Writing with clarity, humour
and precision, Prinet flies us into a world of endless snow and ice and dim grey winter
days over a sparsely settled tundra. Stories range from flying through bad weather, his single-engine plane icing
up and heading down, while Prinet wonders if he should tell the sports fishermen snoozing in
the cabin amid boxes of fish and fishing gear they are about to crash - perhaps not! Or while rescuing his bride
from their plane sinking through the ice, he meets an Indigenous trapper who drove his dogsled through the bush to find
out why a plane had landed but not taken off. Other adventures range from the near sinking of his Cessna 185 along
the Arctic coast to a particularly stressful, weeklong flight near the north pole with a Single Otter on skis in
February, in the dark at minus 55°C.
Beyond the many near
mishaps, this book is also about people; the trappers, the prospectors, the miners, the adventurers
and the gold-ingot thieves who constituted the fauna at the main bar in Yellowknife at the
time.

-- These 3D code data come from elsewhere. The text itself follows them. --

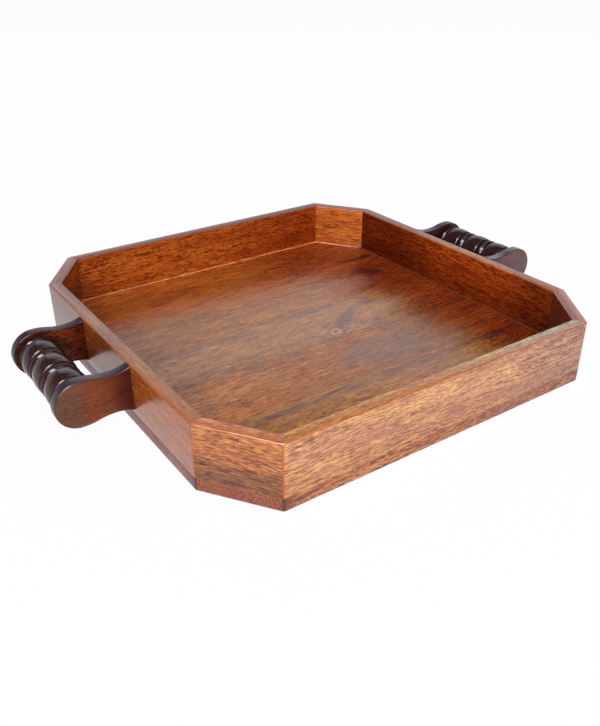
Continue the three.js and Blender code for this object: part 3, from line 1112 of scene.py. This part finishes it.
SPINDLE_WOOD = {"left": spindle_wood(170), "right": spindle_wood(179)}


# Other finishes


def speckled(name, stretch, seed):
    """A new material, its sketch, the place on the surface and a noise stretched over it."""
    material = new_material(name)
    sketch = Grain(material.node_tree)
    place = sketch.node("ShaderNodeTexCoord").outputs["Object"]
    scaled = sketch.node("ShaderNodeVectorMath", place, stretch, operation="MULTIPLY")
    return material, sketch, place, sketch.noise(scaled.outputs[0], 3, 0.6, seed)


def steel_material(colour):
    material, sketch, _, speckle = speckled("plated_steel", (900, 900, 900), 2)
    duller = tinted(colour, (0.72, 0.72, 0.72))
    painted = sketch.blend(sketch.ramp(speckle, 0.4, 0.7), colour, duller)
    sketch.principled(painted, sketch.ramp(speckle, 0.3, 0.7, 0.28, 0.46), Metallic=1)
    return material


def dowel_material(colour):
    material, sketch, _, fibres = speckled("pale_dowel_wood", (60, 1500, 1500), 5)
    darker = tinted(colour, (0.6, 0.6, 0.6))
    painted = sketch.blend(sketch.ramp(fibres, 0.35, 0.7), colour, darker)
    sketch.principled(painted, sketch.ramp(fibres, 0.3, 0.7, 0.65, 0.8))
    return material


def lacquer_material(colour):
    """Clouded lacquer, dark everywhere but along the back wall, where its pale tone is a painted glint
    broken up by the cloud.
    """
    material, sketch, place, cloud = speckled("lacquer_with_painted_glint", (150, 150, 150), 9)
    thin = sketch.ramp(cloud, 0.46, 0.56, 0, 0.5)
    # Pale only along the back wall: a painted glint
    dark_away_from_glint = sketch.ramp(sketch.split(place)[Y], HALF_WIDTH - 40 * MM, HALF_WIDTH - 60 * MM)
    amount = sketch.math("MAXIMUM", thin, dark_away_from_glint * 0.95)
    painted = sketch.blend(amount, colour, tinted(colour, (0.12, 0.07, 0.05)))
    gloss = sketch.ramp(cloud, 0.3, 0.7, 0.16, 0.3)
    sketch.principled(painted, gloss, Specular_IOR_Level=0.3, Coat_Weight=0.1, Coat_Roughness=0.2)
    return material


# Geometry trees

# Where a turned shape is drawn in to its axis, as shares of a spindle's half length and of
# a screw's length
SPINDLE_CLOSES = 0.999
SCREW_OPENS = 0.001

# The handle's sizes that give the spindle its profile
TURNED_SIZES = [
    "shoulder_radius", "shoulder_width", "foot_radius", "groove_radius", "groove_width", "ring_radius",
    "ring_width", "collar_radius", "collar_width", "tenon_radius", "barrels",
]

# A bar of the screw's cross recess, as shares of the head's radius
RECESS_WIDTH = 0.26
RECESS_DEPTH = 0.8
SCREW_SEED = 7

# The bead of lacquer: distance between its rings, how much it swells as a share of its
# size, the scale of the noise that it swells with, and the faces round it
FILLET_STEP = 1.5 * MM
FILLET_UNEVENNESS = 0.8
FILLET_NOISE_SCALE = 220
FILLET_SIDES = 12


def shape_tree(name, sizes):
    """A geometry tree with one named input for each size, its sketch and its inputs."""
    tree = bpy.data.node_groups.new(name, "GeometryNodeTree")
    tree.interface.new_socket("Geometry", in_out="INPUT", socket_type="NodeSocketGeometry")
    tree.interface.new_socket("Geometry", in_out="OUTPUT", socket_type="NodeSocketGeometry")
    for label, value in sizes.items():
        kind = "NodeSocketFloat"
        if isinstance(value, int):
            kind = "NodeSocketInt"
        if isinstance(value, Vector):
            kind = "NodeSocketVector"
        tree.interface.new_socket(label, in_out="INPUT", socket_type=kind)
    sketch = Sketch(tree)
    inputs = sketch.node("NodeGroupInput").outputs
    return tree, sketch, {socket.name: Value(sketch, socket) for socket in inputs}


def run_tree(piece, tree, sizes):
    """Runs a geometry tree on a piece with its inputs set, and keeps the result."""
    modifier = piece.modifiers.new(tree.name, "NODES")
    modifier.node_group = tree
    sockets = {item.name: item.identifier for item in tree.interface.items_tree if item.in_out == "INPUT"}
    for label, value in sizes.items():
        modifier[sockets[label]] = value
    make_plain(piece)


def end_tree(sketch, geometry, material):
    realized = sketch.node("GeometryNodeRealizeInstances", geometry)
    painted = sketch.node("GeometryNodeSetMaterial", realized.outputs[0])
    painted.inputs["Material"].default_value = material
    sketch.node("NodeGroupOutput", painted.outputs[0])


def hump(position, half_width, foot, crest):
    """A bead's radius: the crest in the middle, the foot at half a width from it."""
    share = position / half_width
    return crest - share * share * (crest - foot)


def turned_grid(sketch, given, half_length, radius_at):
    """A grid rolled round the Y axis, its radius worked out from the place along it."""
    grid = sketch.node("GeometryNodeMeshGrid", 1.0, 1.0, given["Steps"], given["Sides"])
    place = sketch.split(sketch.node("GeometryNodeInputPosition").outputs[0])
    along = place[X] * (half_length * 2)
    angle = place[Y] * (2 * math.pi)
    radius = radius_at(along, angle)
    rolled = sketch.join(radius * sketch.math("SINE", angle), along, radius * sketch.math("COSINE", angle))
    shaped = sketch.node("GeometryNodeSetPosition", grid.outputs["Mesh"])
    sketch.feed(shaped.inputs["Position"], rolled)
    closed = sketch.node("GeometryNodeMergeByDistance", shaped.outputs[0])
    closed.inputs["Distance"].default_value = MM / 1000
    return closed.outputs[0]


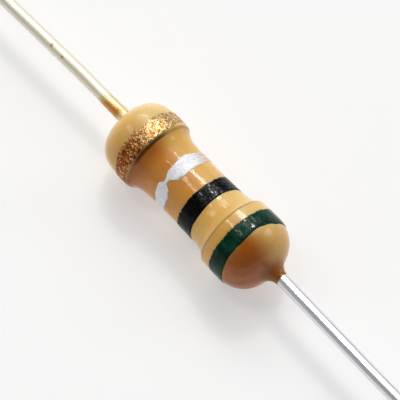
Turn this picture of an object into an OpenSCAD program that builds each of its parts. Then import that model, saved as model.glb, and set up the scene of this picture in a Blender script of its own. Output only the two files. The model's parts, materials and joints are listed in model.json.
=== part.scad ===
// Axial film resistor: a coated ceramic rod with a pressed cap and a wire lead at each end.
// Millimetres. The origin is at the middle of the rod, +X runs along the leads towards the
// tolerance band, and +Z is up when the body lies on a table.

/* [Ceramic rod and film] */
// Diameter of the ceramic rod
core_d = 1.66; // [1.4:0.02:2.2]
// Length of the ceramic rod
core_l = 5.4; // [4.5:0.1:7]
// Bevel on the edges of the rod's ends
core_bevel = 0.3; // [0.2:0.02:0.4]
// Thickness of the carbon film
film_t = 0.02; // [0.01:0.005:0.05]
// Width of the spiral cut that trims the film
trim_w = 0.12; // [0.06:0.02:0.2]
// Distance between neighbouring turns of the spiral cut
trim_pitch = 0.55; // [0.4:0.05:0.7]
// Turns of the spiral cut
trim_turns = 2; // [1:0.5:3]

/* [End caps] */
// Wall of the pressed steel caps
cap_wall = 0.2; // [0.12:0.02:0.3]
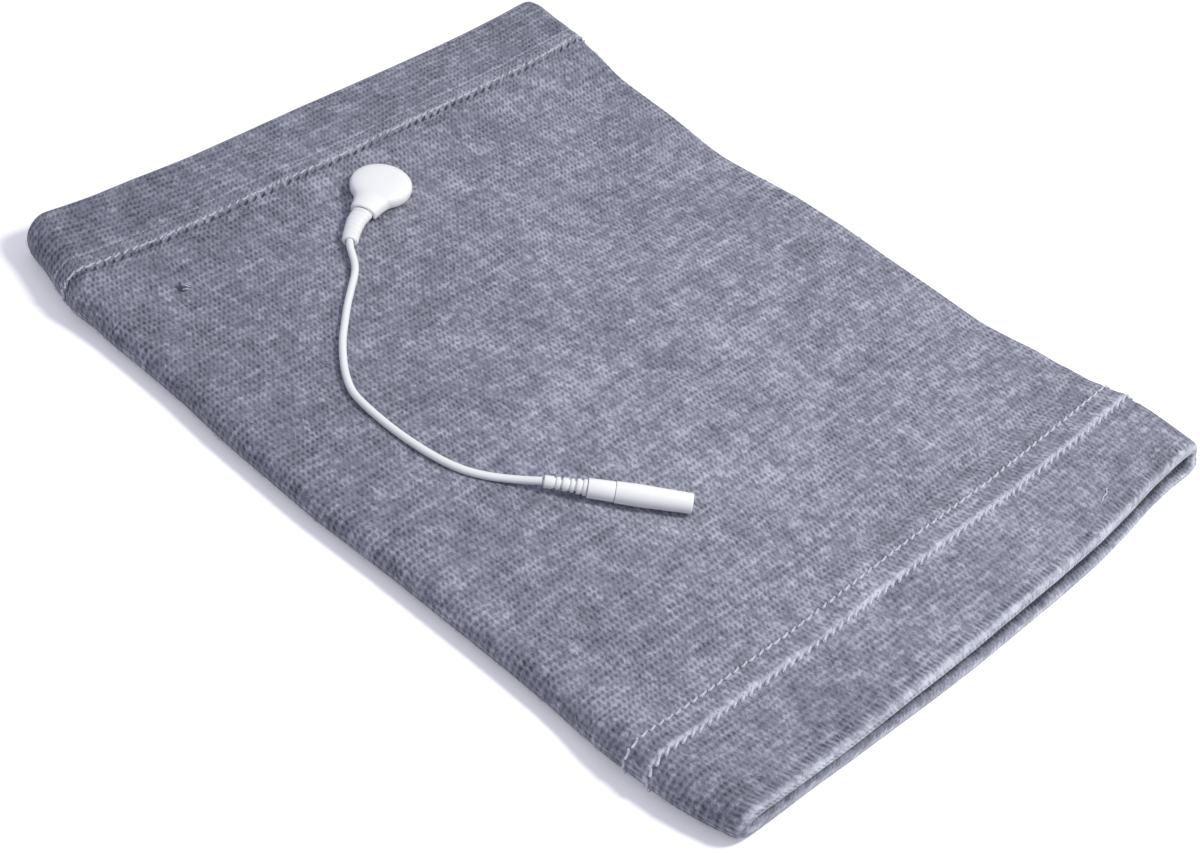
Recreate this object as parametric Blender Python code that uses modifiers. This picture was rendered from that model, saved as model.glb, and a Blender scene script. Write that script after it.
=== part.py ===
"""A knit garment sleeve electrode lying flat, with its snap lead clipped on, at real size in metres.

X runs along the sleeve, Y across it and Z up. The sleeve lies on z = 0, and the origin is at the middle
of its underside. Both of its ends are hemmed by turning the knit in. A press stud comes through the top
layer near the far hem (-X). The lead's head snaps onto that stud, and its cable ends in a pin socket.
"""

import math

import bmesh
import bpy
import numpy as np
from mathutils import Matrix, Vector

# Fit of pieces that touch
SEAT_GAP = 0.0003
PARTING_GAP = 0.0002

# Sleeve: plan. The tables give how far an edge stands out from straight, at each share of its half length
SLEEVE_LENGTH = 0.2070
BODY_WIDTH = 0.1560
NEAR_BOW = 0.0030
NEAR_BOW_SHARES = [
    (-1.0, 0.0), (-0.87, 0.15), (-0.7, 0.28), (-0.55, 0.5), (-0.4, 0.67), (-0.25, 0.85), (-0.1, 0.97), (0.25, 1.0),
    (0.45, 0.9), (0.6, 0.6), (0.75, 0.15), (0.87, 0.0), (1.0, 0.1),
]
TOP_BOW_SHARE = 0.75
BOW_REACH = 0.0190
FAR_INSET = [
    (-1.0, 0.0010), (-0.9, 0.0005), (-0.75, 0.0006), (-0.6, 0.0003), (-0.4, 0.0007), (0.0, 0.0003), (0.6, 0.0005),
    (1.0, 0.0006),
]
LEFT_EDGE = [
    (-1.0, -0.0034), (-0.966, -0.0015), (-0.763, 0.0032), (-0.56, 0.0023), (-0.02, 0.0036), (0.454, 0.0020),
    (0.589, 0.0020), (0.725, 0.0030), (0.88, 0.0019), (1.0, -0.0014),
]
RIGHT_EDGE = [
    (-1.0, 0.0029), (-0.966, 0.0037), (-0.83, 0.0023), (-0.763, 0.0003), (-0.49, -0.0018), (-0.29, -0.0042),
    (-0.087, -0.0017), (0.048, -0.0014), (0.454, -0.0033), (0.589, -0.0009), (0.66, -0.0006),
    (0.725, -0.0017), (0.8, 0.0001), (0.86, 0.0006), (1.0, -0.0004),
]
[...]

And, for those who wish to dream, there is always the flight to the Nahanni River, with its Deadman’s Valley, the
Hot Springs, the lost or dead prospectors, the many airplane crashes in the search of gold, and all the affiliated
Nahanni lore.
This entertaining book provides a summary of
Prinet's adventures and captures some of the humour, surprises, danger and history of northern communities, in the ever-
changing landscape of the Canadian Arctic.
Readers familiar with the area will undoubtedly find this title to be both a nostalgic and a captivating read.